* [Instructions to follow]: Print all of the data exactly.
╭─ Data block
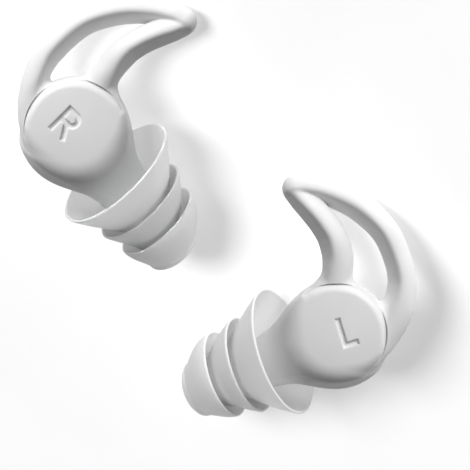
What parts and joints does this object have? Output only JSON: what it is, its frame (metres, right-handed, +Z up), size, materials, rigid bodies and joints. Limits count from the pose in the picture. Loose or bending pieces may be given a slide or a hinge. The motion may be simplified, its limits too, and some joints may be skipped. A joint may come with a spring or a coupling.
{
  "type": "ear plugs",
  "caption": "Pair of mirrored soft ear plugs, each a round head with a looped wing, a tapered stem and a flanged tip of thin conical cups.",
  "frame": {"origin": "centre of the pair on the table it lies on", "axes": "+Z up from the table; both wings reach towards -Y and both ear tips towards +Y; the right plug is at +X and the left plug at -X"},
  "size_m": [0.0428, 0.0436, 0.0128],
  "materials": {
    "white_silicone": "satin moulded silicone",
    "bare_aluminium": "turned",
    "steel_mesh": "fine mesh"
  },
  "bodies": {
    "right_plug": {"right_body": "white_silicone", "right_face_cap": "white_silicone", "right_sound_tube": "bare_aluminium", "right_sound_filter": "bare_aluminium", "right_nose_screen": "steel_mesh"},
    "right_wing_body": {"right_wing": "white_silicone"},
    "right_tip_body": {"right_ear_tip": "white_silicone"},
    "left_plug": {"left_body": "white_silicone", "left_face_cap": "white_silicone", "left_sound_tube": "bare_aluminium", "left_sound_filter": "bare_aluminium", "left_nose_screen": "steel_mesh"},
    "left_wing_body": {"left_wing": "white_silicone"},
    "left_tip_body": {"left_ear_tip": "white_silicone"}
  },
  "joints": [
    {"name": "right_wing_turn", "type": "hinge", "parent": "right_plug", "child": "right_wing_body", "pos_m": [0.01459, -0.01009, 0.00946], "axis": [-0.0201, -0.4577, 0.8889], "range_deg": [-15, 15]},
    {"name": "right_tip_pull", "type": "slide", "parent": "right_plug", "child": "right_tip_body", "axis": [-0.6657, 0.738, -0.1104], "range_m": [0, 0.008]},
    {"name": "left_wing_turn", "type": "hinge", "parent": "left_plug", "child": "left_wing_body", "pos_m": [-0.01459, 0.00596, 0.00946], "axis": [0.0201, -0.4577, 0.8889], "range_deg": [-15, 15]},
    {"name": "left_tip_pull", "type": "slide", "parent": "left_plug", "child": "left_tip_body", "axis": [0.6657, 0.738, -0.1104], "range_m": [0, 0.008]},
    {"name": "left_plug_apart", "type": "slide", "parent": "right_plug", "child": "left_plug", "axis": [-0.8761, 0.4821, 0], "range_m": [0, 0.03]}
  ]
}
╰─
* [Written solution]:
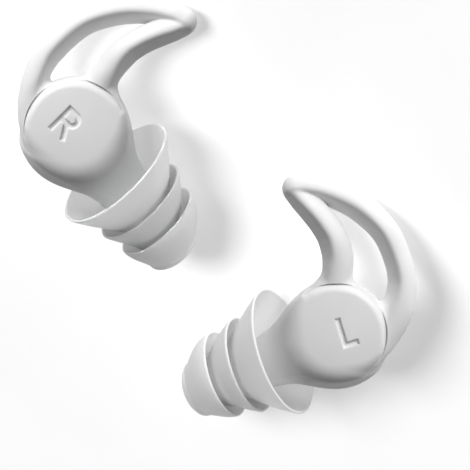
What parts and joints does this object have? Output only JSON: what it is, its frame (metres, right-handed, +Z up), size, materials, rigid bodies and joints. Limits count from the pose in the picture. Loose or bending pieces may be given a slide or a hinge. The motion may be simplified, its limits too, and some joints may be skipped. A joint may come with a spring or a coupling.
{
  "type": "ear plugs",
  "caption": "Pair of mirrored soft ear plugs, each a round head with a looped wing, a tapered stem and a flanged tip of thin conical cups.",
  "frame": {"origin": "centre of the pair on the table it lies on", "axes": "+Z up from the table; both wings reach towards -Y and both ear tips towards +Y; the right plug is at +X and the left plug at -X"},
  "size_m": [0.0428, 0.0436, 0.0128],
  "materials": {
    "white_silicone": "satin moulded silicone",
    "bare_aluminium": "turned",
    "steel_mesh": "fine mesh"
  },
  "bodies": {
    "right_plug": {"right_body": "white_silicone", "right_face_cap": "white_silicone", "right_sound_tube": "bare_aluminium", "right_sound_filter": "bare_aluminium", "right_nose_screen": "steel_mesh"},
    "right_wing_body": {"right_wing": "white_silicone"},
    "right_tip_body": {"right_ear_tip": "white_silicone"},
    "left_plug": {"left_body": "white_silicone", "left_face_cap": "white_silicone", "left_sound_tube": "bare_aluminium", "left_sound_filter": "bare_aluminium", "left_nose_screen": "steel_mesh"},
    "left_wing_body": {"left_wing": "white_silicone"},
    "left_tip_body": {"left_ear_tip": "white_silicone"}
  },
  "joints": [
    {"name": "right_wing_turn", "type": "hinge", "parent": "right_plug", "child": "right_wing_body", "pos_m": [0.01459, -0.01009, 0.00946], "axis": [-0.0201, -0.4577, 0.8889], "range_deg": [-15, 15]},
    {"name": "right_tip_pull", "type": "slide", "parent": "right_plug", "child": "right_tip_body", "axis": [-0.6657, 0.738, -0.1104], "range_m": [0, 0.008]},
    {"name": "left_wing_turn", "type": "hinge", "parent": "left_plug", "child": "left_wing_body", "pos_m": [-0.01459, 0.00596, 0.00946], "axis": [0.0201, -0.4577, 0.8889], "range_deg": [-15, 15]},
    {"name": "left_tip_pull", "type": "slide", "parent": "left_plug", "child": "left_tip_body", "axis": [0.6657, 0.738, -0.1104], "range_m": [0, 0.008]},
    {"name": "left_plug_apart", "type": "slide", "parent": "right_plug", "child": "left_plug", "axis": [-0.8761, 0.4821, 0], "range_m": [0, 0.03]}
  ]
}